● **WRITTEN INSTRUCTION**
Pick out all lines in the listing holding the string "frame" and copy them.

──────────

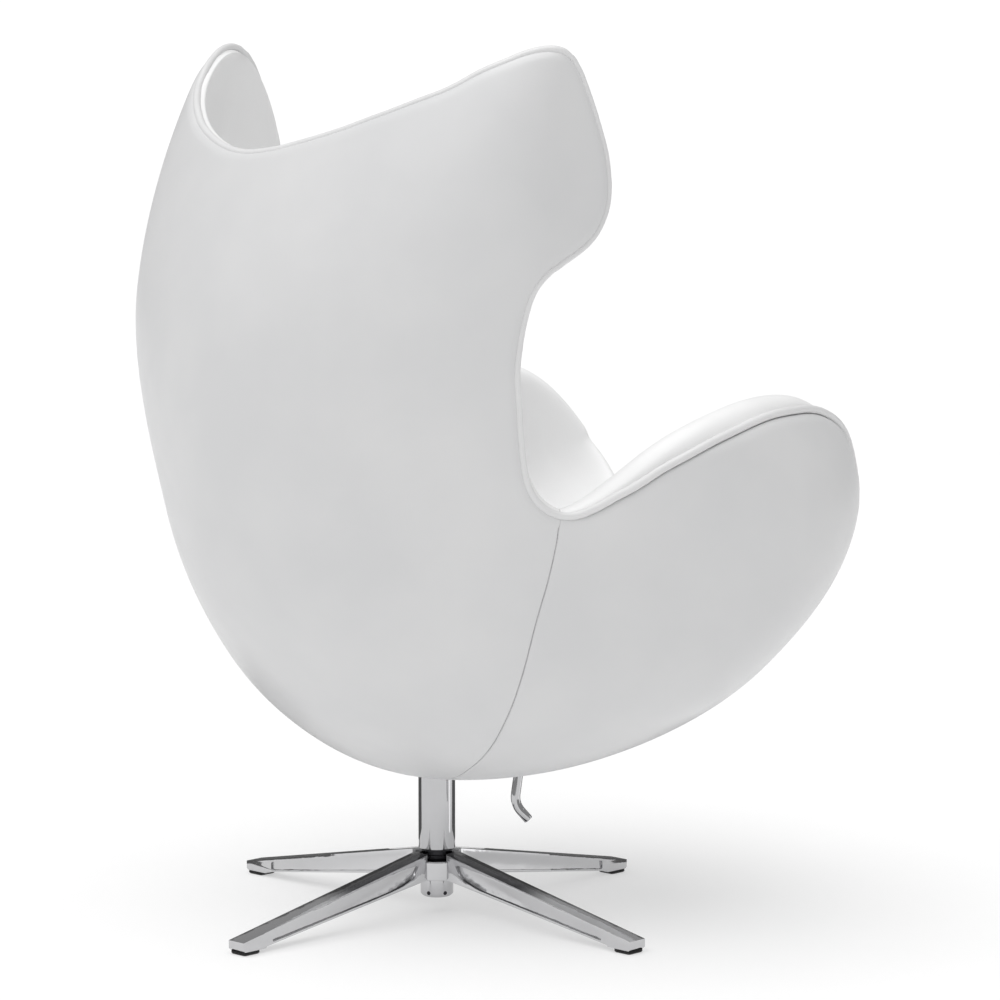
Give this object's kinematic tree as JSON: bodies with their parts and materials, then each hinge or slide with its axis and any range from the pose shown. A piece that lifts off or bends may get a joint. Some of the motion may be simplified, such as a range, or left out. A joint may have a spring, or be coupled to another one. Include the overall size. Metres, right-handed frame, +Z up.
{
  "type": "swivel lounge chair",
  "caption": "Wing-backed lounge chair: an upholstered egg-shaped shell that leans back on a tilt bracket and turns on a slim column above a star base.",
  "frame": {"origin": "on the floor, under the middle of the bounding box; the column axis is 50 mm behind it", "axes": "+Z up; the sitter faces -Y; +X is the sitter's left"},
  "size_m": [0.8328, 0.8243, 1.1034],
  "materials": {
    "leather": "satin",
    "padded_leather": "satin",
    "bright_metal": "polished",
    "cast_metal": "polished",
    "steel": "satin",
    "dark_metal": "satin",
    "black_plastic": "matte",
    "black_rubber": "matte",
    "nylon": "matte",
    "moulded_shell": "matte",
    "foam": "matte",
    "plywood": "matte"
  },
  "bodies": {
    "base": {"star_base": "cast_metal", "foot_pad_1": "black_plastic", "foot_pad_2": "black_plastic", "foot_pad_3": "black_plastic", "foot_pad_4": "black_plastic", "glide_stem_1": "steel", "glide_stem_2": "steel", "glide_stem_3": "steel", "glide_stem_4": "steel", "column_collar": "dark_metal", "column_tube": "bright_metal", "hub_sleeve": "bright_metal", "set_screw_1": "dark_metal", "set_screw_2": "dark_metal", "lower_bush": "nylon", "upper_bush": "black_plastic"},
    "swivel": {"spindle": "steel", "retaining_ring": "dark_metal", "thrust_washer": "nylon", "tilt_bracket": "dark_metal", "spindle_nut": "steel", "pivot_pin": "steel", "front_buffer": "black_rubber", "rear_buffer": "black_rubber", "tilt_spring": "steel"},
    "seat": {"mount_plate": "dark_metal", "bearer_l": "plywood", "bearer_r": "plywood", "plate_bolt_1": "steel", "plate_bolt_2": "steel", "plate_bolt_3": "steel", "plate_bolt_4": "steel", "lever_pin": "steel", "back_cover": "leather", "seat_cover": "leather", "hard_shell": "moulded_shell", "back_lining": "padded_leather", "seat_lining": "padded_leather", "seat_base_foam": "foam", "seat_cushion": "padded_leather", "edge_welt": "leather", "lever_bezel": "black_plastic"},
    "lever": {"lever_rod": "bright_metal"}
  },
  "joints": [
    {"name": "seat_swivel", "type": "hinge", "parent": "base", "child": "swivel", "pos_m": [0, 0.05, 0.2], "axis": [0, 0, 1], "continuous": true},
    {"name": "seat_tilt", "type": "hinge", "parent": "swivel", "child": "seat", "pos_m": [0, 0.05, 0.25], "axis": [-1, 0, 0], "range_deg": [0, 12], "stiffness_Nm_per_rad": 150, "springref_deg": -11.46},
    {"name": "lever_swing", "type": "hinge", "parent": "seat", "child": "lever", "pos_m": [-0.1, -0.018, 0.25], "axis": [-1, 0, 0], "range_deg": [0, 18], "stiffness_Nm_per_rad": 0.4, "springref_deg": -17.19}
  ]
}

──────────

● **REPLY**
Give this object's kinematic tree as JSON: bodies with their parts and materials, then each hinge or slide with its axis and any range from the pose shown. A piece that lifts off or bends may get a joint. Some of the motion may be simplified, such as a range, or left out. A joint may have a spring, or be coupled to another one. Include the overall size. Metres, right-handed frame, +Z up.
  "frame": {"origin": "on the floor, under the middle of the bounding box; the column axis is 50 mm behind it", "axes": "+Z up; the sitter faces -Y; +X is the sitter's left"},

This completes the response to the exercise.